Triumph over the pitch

Getting your message across is one of the core needs of leadership and ratchets up every level you grow through. Your organization needs you to be confident and competent. Your own future demands it as well.

As a leader, getting a plan or proposal communicated well is a little bit of sales, a lot of prep, and a whole lot of savvy.

This is my cheat sheet.

Sale

First, find a clear way to give the current and future state and be concise in your delivery. This isn’t Everest you're climbing; don’t turn it into a mountain needlessly. It’s better if people leave feeling smarter than seeing them leave thinking you're smarter. Look for ways to get them talking and you listening.

Prep

Do your prep work. 

Ready? 

Good, prep more. Anticipate questions. Preparation breeds confidence. Be comfortable with questions you can’t answer but keep your gaps to a minimum. If they come up, promise to find out and follow up, then deliver. If you don’t, the reputation of poor communication and inconsistency will follow you and stalk you in the night.

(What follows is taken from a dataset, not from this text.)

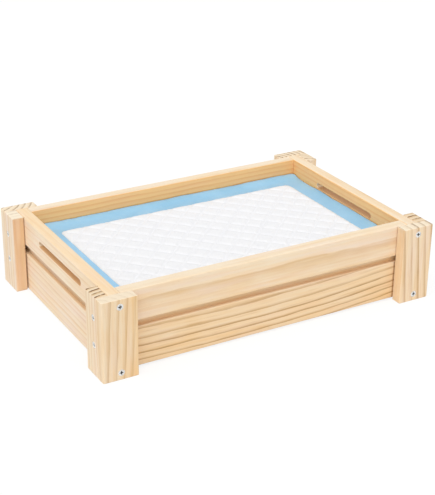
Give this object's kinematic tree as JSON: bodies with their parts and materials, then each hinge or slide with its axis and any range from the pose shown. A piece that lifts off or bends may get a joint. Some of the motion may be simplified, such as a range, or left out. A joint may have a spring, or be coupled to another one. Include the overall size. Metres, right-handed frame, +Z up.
{
  "type": "hay feeder box",
  "caption": "Shallow rectangular pine tray on L-shaped corner posts, with sides of two rails and a sunk strip between, slotted ends and a raised floor under a lift-out pad, to hold hay for small pets.",
  "frame": {"origin": "centre of the footprint, on the ground plane that the corner posts stand on", "axes": "+X along the long side, +Y from the front long side to the back one, +Z up"},
  "size_m": [0.45, 0.3, 0.1],
  "materials": {
    "post_pine": "planed and sanded natural pine, eased edges, unvarnished",
    "rail_pine": "planed and sanded natural pine, rounded long edges, unvarnished",
    "cleat_pine": "planed pine batten, unvarnished",
    "floor_plywood": "5 mm birch plywood, sanded",
    "liner_film": "light blue polyethylene film, satin, fine embossing",
    "liner_pad": "white non-woven top sheet over a thin absorbent core, embossed",
    "zinc_screws": "bright zinc-plated steel",
    "steel_brads": "plain bright steel"
  },
  "bodies": {
    "box": {"front_left_post_face_board": "post_pine", "front_left_post_side_board": "post_pine", "front_right_post_face_board": "post_pine", "front_right_post_side_board": "post_pine", "back_left_post_face_board": "post_pine", "back_left_post_side_board": "post_pine", "back_right_post_face_board": "post_pine", "back_right_post_side_board": "post_pine", "front_upper_rail": "rail_pine", "front_lower_rail": "rail_pine", "back_upper_rail": "rail_pine", "back_lower_rail": "rail_pine", "left_upper_rail": "rail_pine", "left_lower_rail": "rail_pine", "right_upper_rail": "rail_pine", "right_lower_rail": "rail_pine", "front_gap_strip": "rail_pine", "back_gap_strip": "rail_pine", "left_gap_strip": "rail_pine", "right_gap_strip": "rail_pine", "front_floor_cleat": "cleat_pine", "back_floor_cleat": "cleat_pine", "left_floor_cleat": "cleat_pine", "right_floor_cleat": "cleat_pine", "floor_board": "floor_plywood", "front_post_screws": "zinc_screws", "back_post_screws": "zinc_screws", "left_post_screws": "zinc_screws", "right_post_screws": "zinc_screws", "cleat_screws": "zinc_screws", "floor_brads": "steel_brads"},
    "liner": {"liner_film": "liner_film", "liner_pad": "liner_pad"}
  },
  "joints": [
    {"name": "liner_lift", "type": "slide", "parent": "box", "child": "liner", "axis": [0, 0, 1], "range_m": [0, 0.06]}
  ]
}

Turn your eyes on yourself and watch how people might perceive you. 

Cut the silence-filling um, er, oh noises. I know that the gap in sound feels terribly long. It isn’t. Don’t fill it to fill it. Be comfortable with the silence as you find the word; it’s not as long as it feels. 

Now, be a ninja master at reading the room – not just of them but of yourself. Read up on nonverbal communication and watch for lack of engagement, trust, or disagreement. Train your emotional intelligence and learn how to read a room. While you are at it, watch yourself and be mindful of what you are putting out there on all fronts. 

Savvy

OK, now that the basics are behind us, it’s time for the real ninja moves. Make sure your presentation or pitch naturally draws people into the conversation. 

You want that. 

If the only sound in the room or the video conference is your own voice, you didn’t do it right. Once they’re talking, get them to dream with you. 

But how?

Make the vision simple and invite them to vision with you. Practice active listening and don’t listen to respond. Remember all that prep you did? This is where it kicks in. You can now actively listen and still be able to respond because you prepared.

Summary

Getting it right also comes with tones of understanding your company, its goals, its culture. Overall, every group is looking for the brief but well-delivered pitch backed by excellent prep and spoken savvily.

Now, all you have to do is deliver on everything you just said. Remember, a reputation of inconsistency will follow you, so once you get the pitch approved, the next step is making the plan grow into a reality. Potential only counts for so long.